= Problem statement =
Take every line from the listing below that includes "with" and copy it.

## Begin

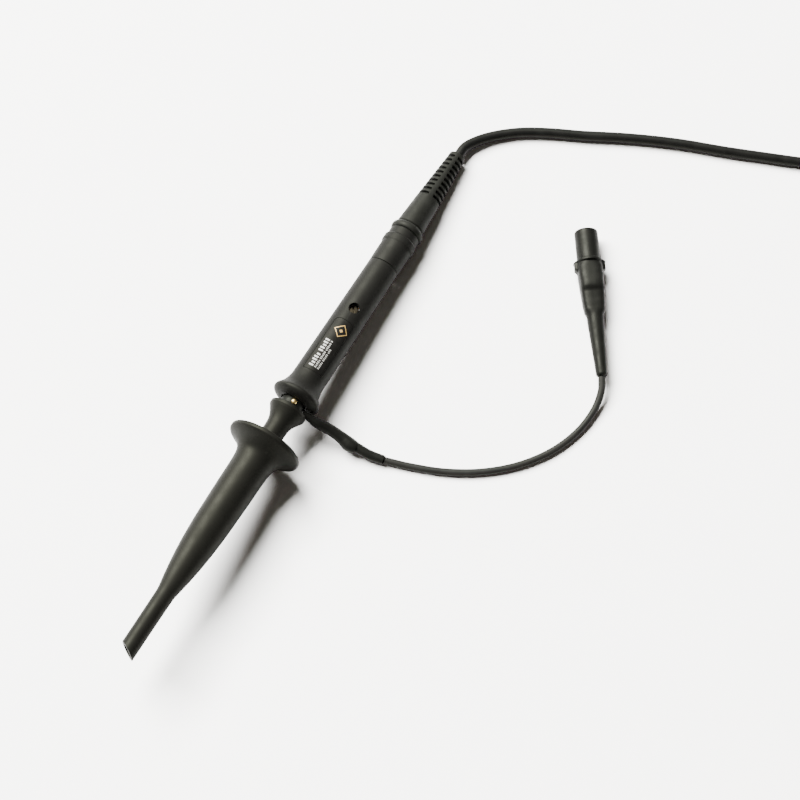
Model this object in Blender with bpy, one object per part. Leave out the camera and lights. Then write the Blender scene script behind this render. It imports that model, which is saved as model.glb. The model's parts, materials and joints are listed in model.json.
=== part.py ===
"""A passive 1X/10X oscilloscope probe with its sprung hook tip, ground lead, cable and BNC plug.

The probe lies on a table, z = 0, with its tip towards +X. It rests on the rim of the hook
sleeve's flange and on the marker ring at its rear, so its axis rises a little towards the tip.
Lengths are in metres; "along" is the distance along the probe's axis from the flange's rim,
positive towards the tip.
"""

import math

import bmesh
import bpy
from mathutils import Matrix, Vector

MM = 0.001
SEGMENTS = 28
GAP = 0.3 * MM
FIT = 0.1 * MM
OVERCUT = 2 * MM

# Hook sleeve and its flange.
FLANGE_RADIUS = 10.5 * MM
NOZZLE_END = 66.0 * MM
NOZZLE_RADIUS = 2.45 * MM
NOZZLE_CUT_ANGLE = math.radians(31)
SLEEVE_RADIUS = 5.25 * MM
SLEEVE_BACK = -0.7 * MM

# Hook carrier: the neck behind the flange and its collar.
NECK_RADIUS = 3.18 * MM
COLLAR_RADIUS = 5.33 * MM
COLLAR_BACK = -12.4 * MM
CARRIER_FRONT = 26.0 * MM
HOOK_WIRE_RADIUS = 0.35 * MM
HOOK_BEND_RADIUS = 0.5 * MM
HOOK_BEND_AT = 63.2 * MM

# Nose of the probe, which the carrier slides over.
BARREL_RADIUS = 2.5 * MM
BARREL_WALL = 0.5 * MM
BARREL_FRONT = 11.0 * MM
BARREL_BACK = -24.0 * MM
NEEDLE_RADIUS = 0.38 * MM

# Probe body.
BODY_FRONT = -14.8 * MM
LIP_AT = -16.4 * MM
LIP_RADIUS = 6.93 * MM
BODY_FRONT_RADIUS = 4.8 * MM
BODY_REAR_RADIUS = 4.5 * MM
BODY_TAPER_FROM = -22.5 * MM
BODY_SEAM = -63.1 * MM
BODY_BORE = 3.65 * MM
RING_AT = -76.6 * MM
RING_RADIUS = 4.9 * MM
REAR_END = -78.0 * MM
ROLL = math.radians(8)

# Label panel, trimmer and slide switch.
LABEL_CENTRE = -32.7 * MM
LABEL_LENGTH = 18.0 * MM
LABEL_WIDTH = 5.7 * MM
LABEL_DEPTH = 0.3 * MM
TRIMMER_AT = -46.1 * MM
TRIMMER_HOLE_RADIUS = 1.55 * MM
SWITCH_AT = -40.0 * MM
SWITCH_TRAVEL = 2.5 * MM
SWITCH_STEM_WIDTH = 1.8 * MM
BOARD_WIDTH = 5.2 * MM
BOARD_THICKNESS = 0.8 * MM

# Strain relief and cable.
RELIEF_END = -106.0 * MM
RELIEF_START_RADIUS = 4.15 * MM
RELIEF_END_RADIUS = 2.5 * MM
CABLE_RADIUS = 1.5 * MM

# Ground lead and its crocodile clip.
RING_BACK = -15.6 * MM
ARM_BACK = -14.6 * MM
ARM_FRONT = -12.7 * MM
LEAD_WIRE_RADIUS = 1.0 * MM
CLIP_AXIS_HEIGHT = 3.7 * MM
CLIP_MOUTH = (-82.9 * MM, 43.5 * MM, CLIP_AXIS_HEIGHT)
CLIP_HEADING = math.radians(213.5)
CLIP_LENGTH = 44.0 * MM
PIVOT_BACK = 13.0 * MM
JAW_WIDTH = 2.4 * MM

# Spare cable, coiled, and the BNC plug that lies beside it.
COIL_CENTRE = (-127.5 * MM, 125.0 * MM)
COIL_RADIUS = 16.0 * MM
COIL_WIDTH = 10.7 * MM
COIL_HEIGHT = 12.2 * MM
COIL_FOOT = 0.9 * MM
TIE_THICKNESS = 0.6 * MM
TIE_WIDTH = 4.0 * MM
PLUG_NUT_RADIUS = 7.25 * MM
PLUG_FACE = (-82.0 * MM, 157.5 * MM, PLUG_NUT_RADIUS)

# The axis rises so that the flange's rim and the marker ring both touch the table.
FLANGE_FOOT = -0.3 * MM
RING_FOOT = RING_AT - 0.6 * MM
PITCH = math.atan((FLANGE_RADIUS - RING_RADIUS) / (FLANGE_FOOT - RING_FOOT))
PROBE_HEIGHT = FLANGE_RADIUS * math.cos(PITCH) - FLANGE_FOOT * math.sin(PITCH)
NOSE_REACH = NOZZLE_END + NOZZLE_RADIUS * math.tan(NOZZLE_CUT_ANGLE)
PROBE_X = -(NOSE_REACH + RELIEF_END) / 2 * math.cos(PITCH)

# Points that the cords pass through, on the table unless a height is given.
CABLE_ROUTE_MM = [
    (-86.9, 0.0, 2.64), (-91.5, 0.6, 2.25), (-97.3, 4.6, 1.75), (-103.0, 11.3, 1.55),
    (-107.3, 19.0, 1.55), (-111.4, 28.0, 1.55), (-117.2, 39.8, 1.55), (-122.6, 52.6, 1.55),
    (-127.2, 66.0, 1.55), (-132.2, 79.5, 1.55), (-137.6, 94.0, 1.6), (-142.1, 107.3, 1.9),
]
TAIL_ROUTE_MM = [
    (-138.9, 144.9, 10.3), (-136.0, 150.2, 9.3), (-131.2, 154.6, 8.1), (-125.5, 157.1, 7.35),
    (-119.3, 157.5, 7.25),
]
LEAD_ROUTE_MM = [
    (4.0, 28.0, 1.35), (2.0, 34.8, 1.1), (-1.2, 43.4, 1.05), (-6.0, 52.0, 1.05), (-12.6, 59.8, 1.05),
    (-20.6, 65.8, 1.05), (-29.0, 69.3, 1.1), (-36.6, 70.4, 1.6), (-42.2, 69.7, 2.8), (-46.0, 67.9, 3.6),
]

PARTS = {}


# ---------------------------------------------------------------- building blocks


def clear_scene():
    for obj in list(bpy.data.objects):
        bpy.data.objects.remove(obj, do_unlink=True)


def finish_of(name, colour, roughness, metallic=0.0):
    material = bpy.data.materials.new(name)
    material.use_nodes = True
    shader = material.node_tree.nodes["Principled BSDF"]
    shader.inputs["Base Color"].default_value = (*colour, 1.0)
    shader.inputs["Roughness"].default_value = roughness
    shader.inputs["Metallic"].default_value = metallic
    return material


def empty(name, location, rotation=(0, 0, 0)):
    frame = bpy.data.objects.new(name, None)
    frame.location = location
    frame.rotation_euler = rotation
    bpy.context.scene.collection.objects.link(frame)
    return frame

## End

= Correct output =
Model this object in Blender with bpy, one object per part. Leave out the camera and lights. Then write the Blender scene script behind this render. It imports that model, which is saved as model.glb. The model's parts, materials and joints are listed in model.json.
"""A passive 1X/10X oscilloscope probe with its sprung hook tip, ground lead, cable and BNC plug.
The probe lies on a table, z = 0, with its tip towards +X. It rests on the rim of the hook